Mümtaz Soysal: Davanın püf noktası

Mümtaz SOYSAL
Haberin Devamı

Öcalan'ın ilk günkü savunması çeşitli ve çelişkili unsurlar içeriyor. Teslim ve tehdit, geçmişle gelecek iç içe.

En ilginç olanı, sorunun dış boyutlarına ilişkin olarak söyledikleridir.

Rusya'nın, İtalya'nın, Yunanistan'ın ‘‘uluslararası hukuk gereklerini yerine getirmeyişi’’ne ve hatta Suriye'nin tutumuna yönelik değerlendirmelerini anlamak kolay. Asıl, cumhuriyetin ilk ve son yıllarındaki dış etkenleri ilgilendiren sözleri üzerinde durmak gerek.

‘‘Bizi koruyacak olan, demokratik cumhuriyetin çatısıdır... PKK'lilere diyorum ki, düşünce varken niye silahla savaşıyorsun? Yineliyorum, ayrı bir Kürdistan devleti istemiyorum. Türkiye'de demokrasinin açılmasını istiyorum’’ diyen Öcalan, kendi deyimiyle ‘‘isyan’’ın haklılığı anlattıktan sonra, ‘‘Türkiye'de 1993 yılından itibaren 1925 yılında yaşanan süreç gündemdedir’’ görüşünü dile getiriyor. Yargıç soruyor: ‘‘1925 ile Musul ve Kerkük'ü mü kastediyorsun?’’

Yanıt ilginçtir: ‘‘1925'ten daha tehlikeli, daha derin bir durum var şimdi. Lütfen beni anlayın, anlamınızı rica ediyorum. Türkiye'nin bütünlüğü çok önemlidir... İngiltere geçmişte Musul ve Kerkük'ü böyle oyunla aldı.’’

Bu söylediklerine bir de şu sözleri ekleyin, o zaman savunmanın en anlamlı yönü ortaya çıkacaktır: ‘‘17 Eylül 1998'de Washington'da yapılan Kuzey Irak'a yönelik anlaşmanın ne anlama geldiğinin iyi bilinmesi gerekir; 1993'ten itibaren Irak olayına İngiltere yeşil ışık yakmıştır.’’
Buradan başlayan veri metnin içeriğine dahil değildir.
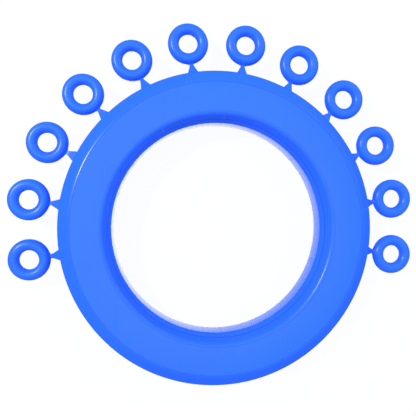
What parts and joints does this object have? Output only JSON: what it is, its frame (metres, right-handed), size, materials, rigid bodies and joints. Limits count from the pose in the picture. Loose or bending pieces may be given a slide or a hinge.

Bir tablo ancak bu kadar açık olabilir.

Daha doğrusu, zaten açıktı da, ilk kez en baş sorumlu kişi tarafından bu kadar açıkça ortaya konuyor.

Hem de, canını kurtarmak için dış kalkanlara ve şemsiyelere en çok muhtaç olduğu bir ortamda.

Dış güçleri böylesine suçlayabilmesi ve yüzyılın başlarından beri Kürt halkının sırtından oynanan oyunları bunca açıklıkla ortaya koyabilmesi, yalnızca Türk makamlarını etkileme ve bu yoldan sempati toplama girişimi olarak yorumlanabilir mi?

Hele, hesaplarını ortaya döktüğü devletlerin Türkiye tarafından en yakın, en güvenilir müttefikler sayıldığı düşünülürse?

‘‘Böyle konuşacağımı bilselerdi size teslim ederler miydi beni?’’ mi demek istiyor?

Yoksa, hapse girdikten sonra dışarıdakileri ihanet içinde görmeye yatkın olan tutukluluk psikolojisinin etkisi mi?

Neresinden bakılırsa bakılsın, Türk dış politikasının güçlükleri açısından ders niteliği taşıyan özelliklerle dolu olacağa benziyor. Belki, asıl deşilmesi, bütün ayrıntıları ve aktörleriyle ortaya konması gereken yönü de budur. Gerisi, ne kadar boyutlu, kanlı ve acılı olursa olsun, başka yerlerdeki örneklerine çok benzeyen bir terör hikáyesidir.